Prior to this new policy, the applications for the above categories could be adjudicated without an in-person interview. In fact, interviews for these categories have been waived with discretion since the 1990s, with only a small percentage being transferred to the local USCIS Field Offices for interview during the past couple of decades.

On September 28, 2017, the CIS Ombudsman held a teleconference with USCIS representatives to discuss how the interview requirements for employment-based I-485 applications will be implemented. Following this new guidance, 5,000 trained officers will conduct interviews in more than 80 offices nationwide. To handle the initial additional case load, adjudication will be shared between USCIS Field Operations under the direction of Deputy Associate Director Mr. Daniel Renaud and the USCIS Service Center Operations. For I-485 applications filed before March 6, 2017, these cases will continue to be adjudicated by the Texas and Nebraska Service Centers for Fiscal Year 2018 and forwarded to the Field Office on a case by case basis; for I-485 applications filed after March 6, 2017, these cases will be adjudicated by the Field Office for Fiscal Year 2018. The workload will be phased in using an incremental approach, beginning first with the employment-based I-485s and then adding I-730s.

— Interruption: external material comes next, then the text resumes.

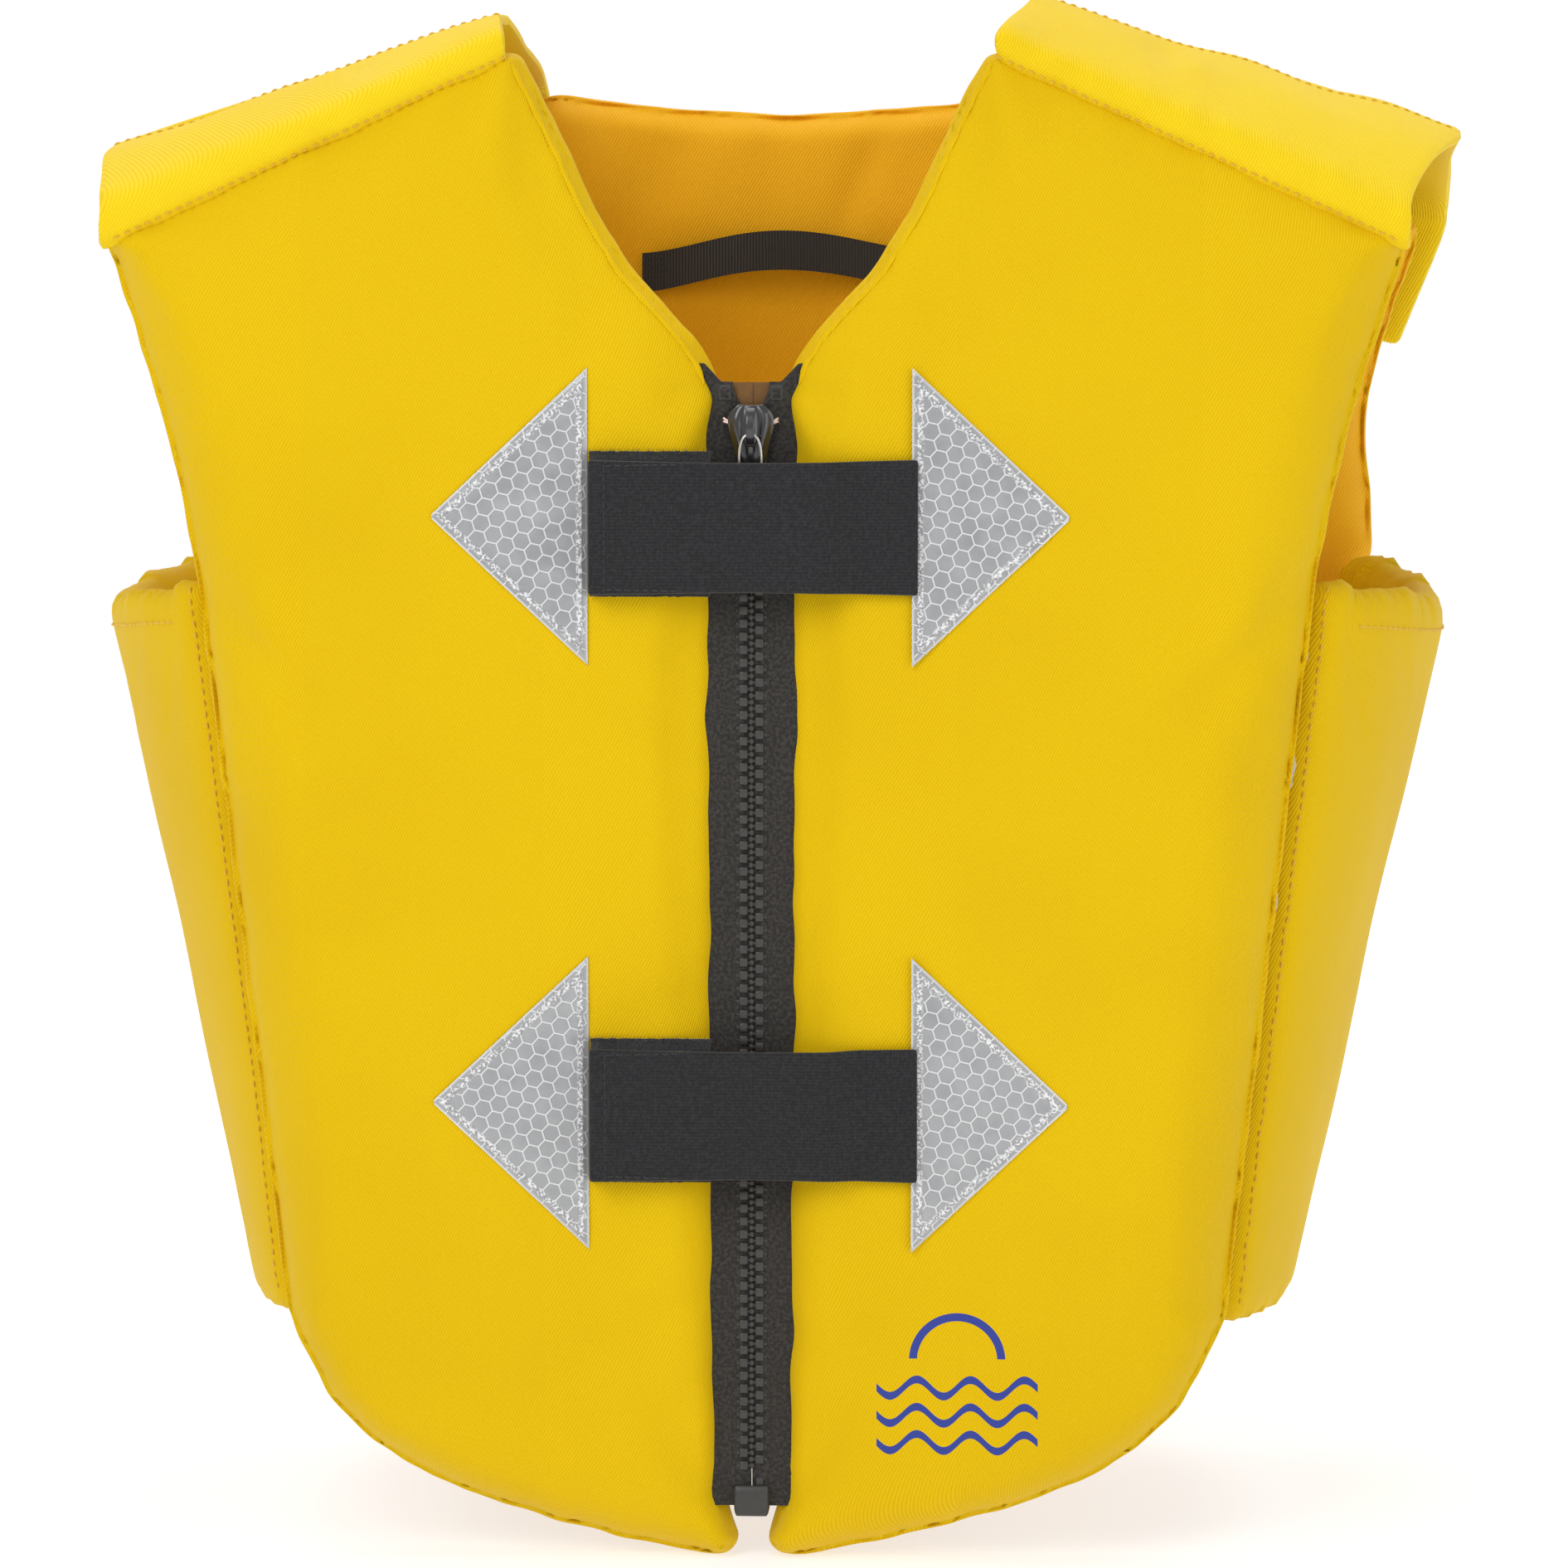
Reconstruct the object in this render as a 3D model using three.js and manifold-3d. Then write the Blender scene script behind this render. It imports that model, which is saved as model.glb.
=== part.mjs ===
// A child's foam buoyancy vest with an open-ended front zip, two elastic closing straps and
// shoulder flaps that close with hook and loop on the back.
// Millimetres, +Z up, the wearer faces -Y, origin at the middle of the lowest hem.
import * as THREE from "three";
import { mergeVertices } from "three/addons/utils/BufferGeometryUtils.js";
import Module from "manifold-3d";

const wasm = await Module();
wasm.setup();

// Driving dimensions
const GAP = 0.4; // left between pieces that touch
const CLOTH = 1.2; // cover fabric with its seam allowance
const FRONT_Y = -95; // outer face of the two front halves
const PANEL_T = 24; // covered foam of the front and the back
const BACK_Y = 95; // outer face of the back
const INNER_Y = BACK_Y - PANEL_T; // inner faces stand at + and - this
const SEAM_TOP = { x: 145, z: 258 }; // side seam at the armhole
const SEAM_FOOT = { x: 122.5, z: 63 }; // side seam at the hem
const ZIP_EDGE_X = 9.2; // folded edge of each half beside the zip
const ZIP_TOP_Z = 305;
const SIDE_T = 12;
const CAP_T = 5; // shoulder cap and flap, cloth over thin foam
const CAP_PEAK_Y = -10; // where the cap ends and the flap starts
const FLAP_FACE_Y = BACK_Y + 3.3; // inner face of a closed flap
const YOKE = { z: 306, depth: 0.6 }; // above it the back's cover is sewn down thinner, for the flaps

const ZIP_Y = FRONT_Y + 8; // mid-plane of the zip, sunk between the folded edges
const TAPE_T = 0.8;
const TAPE = { inner: 4.8, outer: 17, bottom: 15, top: 311 };
const TOOTH = { pitch: 3.4, height: 1.5, head: -1.2, root: 4.4, thick: 2.6, spine: 2.2 };
const TEETH_Z = { bottom: 25, count: 80 };
const SLIDER = { z: 294, width: 12.6, height: 16, gap: 4.2, wall: 1.8 };

const STRAP = { width: 35, thick: 1.6, freeEnd: -41.4, root: 41 };
const STRAP_LEVELS = { upper: 270.5, lower: 118 };
const STRAP_REST = FRONT_Y - 3.3; // inner face of a closed strap over the right half
const PATCH_T = 1.2; // hook tape and loop tape
const REFLECTOR = { baseX: 42, tipX: 83, height: 77, rise: 2.5, thick: 0.8 };

// Materials
const material = (color, roughness, metalness = 0) =>
  new THREE.MeshStandardMaterial({ color, roughness, metalness });
const YELLOW = () => material(0xf6c90e, 0.6);
const FOAM = () => material(0xd9d6cc, 0.95);
const BLACK_WEB = () => material(0x202124, 0.85);
const BLACK_RESIN = () => material(0x17181a, 0.45);
const STEEL = () => material(0x8d8f93, 0.3, 1);
const REFLEX = () => material(0xb9bcc0, 0.35);

const vest = new THREE.Group();

function place(name, geometry, finish) {
  const mesh = new THREE.Mesh(geometry, finish());
  mesh.name = name;
  vest.add(mesh);
}

// Solids and the cuts between them
function solid(geometry) {
  const bare = geometry.index ? geometry.toNonIndexed() : geometry.clone();
  bare.deleteAttribute("normal");
  bare.deleteAttribute("uv");
  const merged = mergeVertices(bare, 1e-3);
  return new wasm.Manifold(
    new wasm.Mesh({
      numProp: 3,
      vertProperties: new Float32Array(merged.attributes.position.array),
      triVerts: new Uint32Array(merged.index.array),
    }),
  );
}

function geometryOf(manifold) {
  const mesh = manifold.getMesh();
  const geometry = new THREE.BufferGeometry();
  geometry.setAttribute("position", new THREE.BufferAttribute(mesh.vertProperties, 3));
  geometry.setIndex(new THREE.BufferAttribute(mesh.triVerts, 1));
  return geometry;
}

// A box from its lowest to its highest corner.
function box(low, high) {
  const size = high.map((value, i) => value - low[i]);
  const middle = high.map((value, i) => (value + low[i]) / 2);
  return new THREE.BoxGeometry(...size).translate(...middle);
}

// A flat outline in x and z, side +1 or -1, made into a slab between two depths.
function slab(points, nearY, farY, side = 1) {
  const shape = new THREE.Shape(points.map((p) => new THREE.Vector2(p.x * side, p.y)));
  const depth = farY - nearY;
  const geometry = new THREE.ExtrudeGeometry(shape, { depth, bevelEnabled: false });
  return geometry.rotateX(Math.PI / 2).translate(0, farY, 0);
}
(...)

The goal of the interview will be to validate that the evidence submitted in support of the I-140 petition was bona fide, accurate, and credible. USCIS officers will be instructed not to readjudicate the I-140 but instead are instructed to give deference and “full faith and trust” that the I-140 was properly adjudicated based on the evidence in the record. For example, the applicant will be expected to validate credentials that qualify him for the I-140. In the case of a gross error in the approval of an I-140 or if the validity of the evidence is called into question during the testimony at the interview, the Field Office will return the I-485 and I-140 to the service center with the recommendation that the I-140 be revoked; the service center will then issue a Notice of Intent to Revoke (“NOIR”) for the I-140. If the NOIR is overcome, the service center will affirm the I-140 and complete I-485 adjudication. If the service center revokes the I-140, the I-485 will be denied. A similar standard will be applied to I-485 Supplement J and the INA § 204(j) job portability provisions to avoid repetitive transfer of the case and unnecessary delay.

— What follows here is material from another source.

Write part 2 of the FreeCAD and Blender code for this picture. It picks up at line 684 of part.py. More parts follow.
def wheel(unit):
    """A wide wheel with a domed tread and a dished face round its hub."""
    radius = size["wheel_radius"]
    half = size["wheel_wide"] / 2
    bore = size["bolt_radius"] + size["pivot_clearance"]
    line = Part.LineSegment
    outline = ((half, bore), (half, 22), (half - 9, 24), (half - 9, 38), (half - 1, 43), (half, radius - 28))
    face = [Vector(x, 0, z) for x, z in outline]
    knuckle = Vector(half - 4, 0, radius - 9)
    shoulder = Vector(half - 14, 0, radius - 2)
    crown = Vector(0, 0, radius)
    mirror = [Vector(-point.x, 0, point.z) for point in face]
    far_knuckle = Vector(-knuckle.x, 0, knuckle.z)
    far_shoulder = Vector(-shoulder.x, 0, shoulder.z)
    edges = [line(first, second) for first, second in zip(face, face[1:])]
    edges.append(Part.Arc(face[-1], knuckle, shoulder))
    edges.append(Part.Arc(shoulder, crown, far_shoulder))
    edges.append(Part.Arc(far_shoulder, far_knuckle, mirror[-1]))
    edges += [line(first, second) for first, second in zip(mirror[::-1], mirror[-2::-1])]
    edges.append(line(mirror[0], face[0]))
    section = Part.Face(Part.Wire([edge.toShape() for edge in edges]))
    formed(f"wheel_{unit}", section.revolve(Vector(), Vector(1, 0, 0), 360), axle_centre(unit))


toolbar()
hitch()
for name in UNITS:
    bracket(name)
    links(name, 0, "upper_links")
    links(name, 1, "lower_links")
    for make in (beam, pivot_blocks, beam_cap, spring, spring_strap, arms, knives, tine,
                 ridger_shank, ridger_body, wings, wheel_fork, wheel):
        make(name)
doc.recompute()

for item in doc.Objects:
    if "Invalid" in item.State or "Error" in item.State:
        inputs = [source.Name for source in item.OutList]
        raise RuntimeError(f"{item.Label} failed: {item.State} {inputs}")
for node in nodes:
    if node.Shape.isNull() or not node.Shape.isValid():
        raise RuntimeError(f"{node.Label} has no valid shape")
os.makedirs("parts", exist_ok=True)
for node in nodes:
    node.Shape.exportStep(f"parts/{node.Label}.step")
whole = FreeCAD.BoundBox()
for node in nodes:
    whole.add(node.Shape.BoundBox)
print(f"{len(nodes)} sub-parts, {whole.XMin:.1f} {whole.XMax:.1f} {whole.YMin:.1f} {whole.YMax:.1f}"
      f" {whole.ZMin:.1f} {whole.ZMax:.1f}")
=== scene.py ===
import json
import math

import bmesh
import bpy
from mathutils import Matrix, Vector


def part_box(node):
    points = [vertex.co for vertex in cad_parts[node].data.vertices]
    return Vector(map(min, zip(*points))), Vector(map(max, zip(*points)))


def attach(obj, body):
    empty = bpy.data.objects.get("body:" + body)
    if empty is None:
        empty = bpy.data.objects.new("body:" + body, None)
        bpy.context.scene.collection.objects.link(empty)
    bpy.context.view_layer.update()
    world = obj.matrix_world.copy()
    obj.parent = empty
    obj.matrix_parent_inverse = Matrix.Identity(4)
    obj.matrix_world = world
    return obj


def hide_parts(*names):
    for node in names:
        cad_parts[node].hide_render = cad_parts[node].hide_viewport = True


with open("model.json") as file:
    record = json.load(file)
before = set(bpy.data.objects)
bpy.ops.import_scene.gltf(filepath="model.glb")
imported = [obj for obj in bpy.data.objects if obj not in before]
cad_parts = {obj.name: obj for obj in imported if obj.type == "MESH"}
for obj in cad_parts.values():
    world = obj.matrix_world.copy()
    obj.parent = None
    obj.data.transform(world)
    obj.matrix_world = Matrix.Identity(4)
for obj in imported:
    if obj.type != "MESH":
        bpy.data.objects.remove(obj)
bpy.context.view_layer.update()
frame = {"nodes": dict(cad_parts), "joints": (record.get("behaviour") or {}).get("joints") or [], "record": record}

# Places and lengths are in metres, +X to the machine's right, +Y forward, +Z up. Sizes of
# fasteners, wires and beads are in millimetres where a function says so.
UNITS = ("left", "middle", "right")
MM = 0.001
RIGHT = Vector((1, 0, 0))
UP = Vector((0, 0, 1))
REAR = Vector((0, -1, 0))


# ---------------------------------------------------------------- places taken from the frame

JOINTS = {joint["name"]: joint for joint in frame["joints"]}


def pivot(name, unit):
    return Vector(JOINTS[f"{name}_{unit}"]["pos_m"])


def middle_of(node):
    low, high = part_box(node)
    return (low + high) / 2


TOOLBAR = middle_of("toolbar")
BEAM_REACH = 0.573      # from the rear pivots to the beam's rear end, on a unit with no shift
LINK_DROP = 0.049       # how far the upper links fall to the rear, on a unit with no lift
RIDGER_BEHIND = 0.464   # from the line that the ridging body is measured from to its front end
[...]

Every applicant will be scheduled for an interview, though some exceptions may be considered for waiver if the applicant is under the age of 14. Efforts will be made for families to be scheduled for interviews together, though this cannot be guaranteed if the applications were filed separately. After the I-485 applications are filed, the case will be transferred to the National Benefits Center (NBC), which will review the file for pre-processing. The NBC will then schedule an interview slot at the local USCIS Field Office. Applicants should receive an Interview Notice about 30 days before the scheduled interview date.

During the interview, the applicant may expect to be asked questions regarding any of the statements that appear on the I-485, information relating to eligibility and admissibility, and information such as the background and intentions of the applicant. The I-140 file will be part of the record of proceeding at the interview, and the applicant may be asked questions related to the evidence to verify its credibility. Derivatives of employment-based applicants should expect questions regarding the details establishing their qualifying relationship with the principal applicant. Providing the requested documents at the earliest time will help unnecessary delay of the case; supplying the required documentation with the initial filing and during the interview is in the interest of timely adjudication of the case.

USCIS does not predict this new policy change will have a major impact on processing times of employment-based I-485 applications because the goal is to exhaust all employment-based visa numbers each fiscal year. USCIS indicated that there may be a small impact on the workload and processing times of family-based I-485 and N-400 naturalization applications in San Jose, San Francisco, Newark, New York, Houston, Seattle, Chicago, Dallas, Atlanta, and Los Angeles because those Field Offices have higher levels of filings. USCIS hopes to streamline the process and improve processing times for Fiscal Year 2019. At that time, the annual EB-485 workload will comprise 17% of Field Office cases.

Our office will continue to monitor the implementation of this new interview requirement to help prepare clients adequately for their interviews.